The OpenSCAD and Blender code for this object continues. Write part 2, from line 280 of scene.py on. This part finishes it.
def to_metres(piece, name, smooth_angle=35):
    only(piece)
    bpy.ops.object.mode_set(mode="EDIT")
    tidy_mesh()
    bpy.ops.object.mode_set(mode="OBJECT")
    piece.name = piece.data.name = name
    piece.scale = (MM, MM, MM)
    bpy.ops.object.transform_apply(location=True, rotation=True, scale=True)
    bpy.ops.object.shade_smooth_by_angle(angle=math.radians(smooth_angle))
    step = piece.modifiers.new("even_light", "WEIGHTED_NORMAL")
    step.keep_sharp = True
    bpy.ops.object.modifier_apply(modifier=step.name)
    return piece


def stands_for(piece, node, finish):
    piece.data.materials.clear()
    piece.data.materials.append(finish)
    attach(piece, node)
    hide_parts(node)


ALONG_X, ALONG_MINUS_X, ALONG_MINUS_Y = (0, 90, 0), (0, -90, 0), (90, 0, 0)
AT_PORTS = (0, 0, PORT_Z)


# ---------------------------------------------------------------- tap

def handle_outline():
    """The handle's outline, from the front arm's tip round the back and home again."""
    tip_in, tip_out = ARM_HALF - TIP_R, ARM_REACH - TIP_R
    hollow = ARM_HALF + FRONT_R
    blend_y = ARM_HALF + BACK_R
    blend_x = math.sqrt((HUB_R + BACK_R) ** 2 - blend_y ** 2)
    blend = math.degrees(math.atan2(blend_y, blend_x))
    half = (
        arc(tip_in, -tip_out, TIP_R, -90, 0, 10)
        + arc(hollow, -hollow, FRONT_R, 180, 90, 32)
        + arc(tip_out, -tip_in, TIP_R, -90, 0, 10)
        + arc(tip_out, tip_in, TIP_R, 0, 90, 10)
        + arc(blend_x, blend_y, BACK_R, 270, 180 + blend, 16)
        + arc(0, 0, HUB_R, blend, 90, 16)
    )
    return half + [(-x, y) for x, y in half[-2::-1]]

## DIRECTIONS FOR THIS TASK
Restate the data above exactly, keeping each word as it stands.

## EXPECTED ANSWER
The OpenSCAD and Blender code for this object continues. Write part 2, from line 280 of scene.py on. This part finishes it.
def to_metres(piece, name, smooth_angle=35):
    only(piece)
    bpy.ops.object.mode_set(mode="EDIT")
    tidy_mesh()
    bpy.ops.object.mode_set(mode="OBJECT")
    piece.name = piece.data.name = name
    piece.scale = (MM, MM, MM)
    bpy.ops.object.transform_apply(location=True, rotation=True, scale=True)
    bpy.ops.object.shade_smooth_by_angle(angle=math.radians(smooth_angle))
    step = piece.modifiers.new("even_light", "WEIGHTED_NORMAL")
    step.keep_sharp = True
    bpy.ops.object.modifier_apply(modifier=step.name)
    return piece


def stands_for(piece, node, finish):
    piece.data.materials.clear()
    piece.data.materials.append(finish)
    attach(piece, node)
    hide_parts(node)


ALONG_X, ALONG_MINUS_X, ALONG_MINUS_Y = (0, 90, 0), (0, -90, 0), (90, 0, 0)
AT_PORTS = (0, 0, PORT_Z)


# ---------------------------------------------------------------- tap

def handle_outline():
    """The handle's outline, from the front arm's tip round the back and home again."""
    tip_in, tip_out = ARM_HALF - TIP_R, ARM_REACH - TIP_R
    hollow = ARM_HALF + FRONT_R
    blend_y = ARM_HALF + BACK_R
    blend_x = math.sqrt((HUB_R + BACK_R) ** 2 - blend_y ** 2)
    blend = math.degrees(math.atan2(blend_y, blend_x))
    half = (
        arc(tip_in, -tip_out, TIP_R, -90, 0, 10)
        + arc(hollow, -hollow, FRONT_R, 180, 90, 32)
        + arc(tip_out, -tip_in, TIP_R, -90, 0, 10)
        + arc(tip_out, tip_in, TIP_R, 0, 90, 10)
        + arc(blend_x, blend_y, BACK_R, 270, 180 + blend, 16)
        + arc(0, 0, HUB_R, blend, 90, 16)
    )
    return half + [(-x, y) for x, y in half[-2::-1]]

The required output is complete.